App engine datastore simplifies persistence
JPA adds typical RDBMS features to the datastore
Important to understand how the datastore is different
Easier to move apps off than on
If portability is important, plan for it
http://gae-java-persistence.blogspot.com

Q&A

Q. Does the shown transaction example really solve the problem? A. No, not to the full extent. lot of Google's billing software is built without multi-row transactions
Q. Is JPA a good model when starting from scratch? A. Many people like the low-level API, then start building an ORM on top of it … possibly better to start using an existing one.
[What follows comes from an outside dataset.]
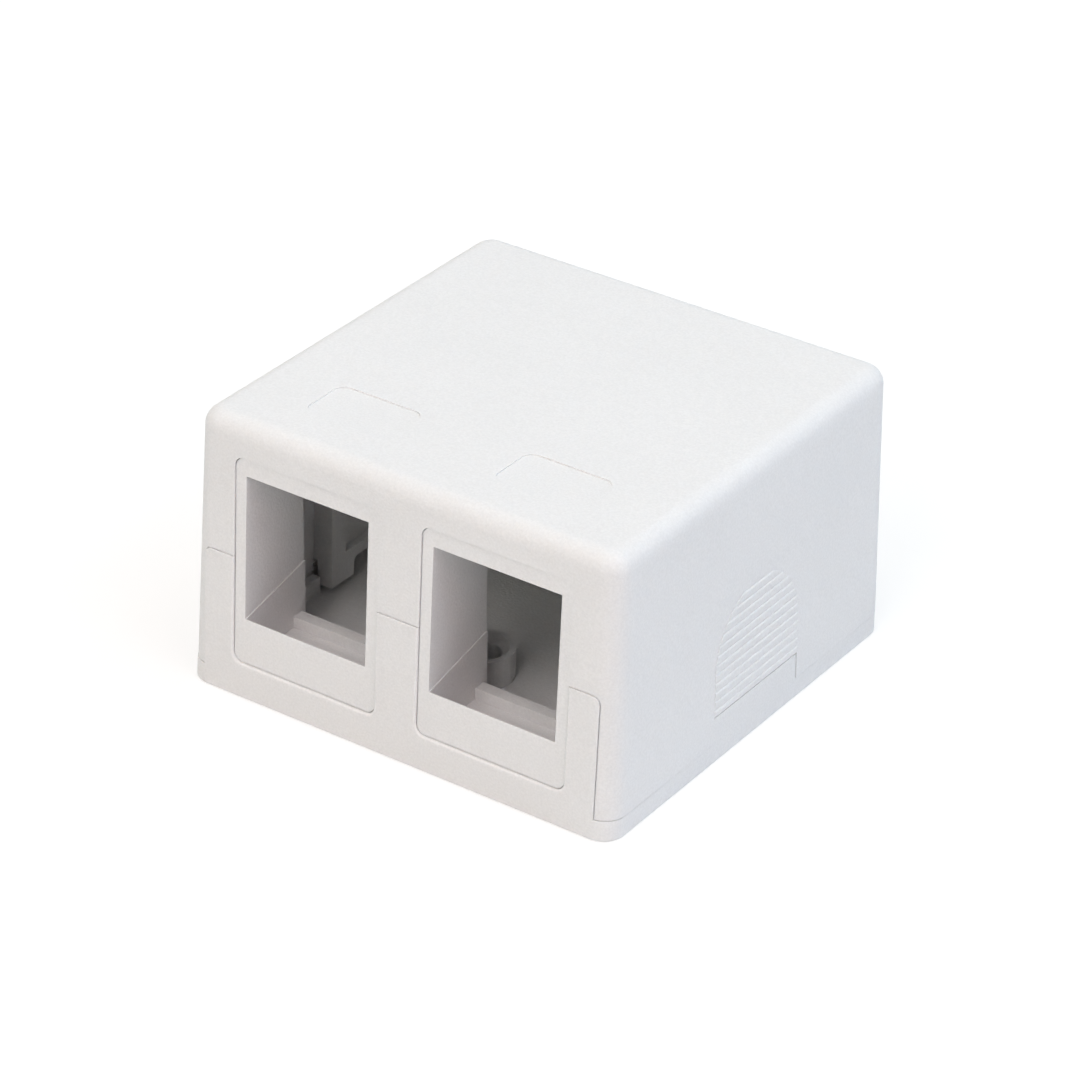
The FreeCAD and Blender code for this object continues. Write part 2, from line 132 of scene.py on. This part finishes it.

Q. What kind of apps are on GAE? A. Not really known, many backend applications for iPhone apps, Facebook, … Obama virtal town hall meeting peaked at 700 req/s
Q. Export features? A. Some bulk import/export, but there should be more
Q. Caching? A. No direct support for JPA caching using memcached, but should be pluggable
Q. Is Python going to be replaced by Java? A. Absolutely not, the Java team rather has to fight to be accepted as an equal citizen
Q. Restrictions on some JDK features relevant? A. No.
Q. Staging area? A. No, not yet.
Q. JDO? A. GAE supports both, datanucleus supports both; JPA was chosen randomly for this talk today.
Q. Can apps be run offline? A. You can run the app SDK locally, but it won't scale; but stub implementations are pluggble and they could be replaced.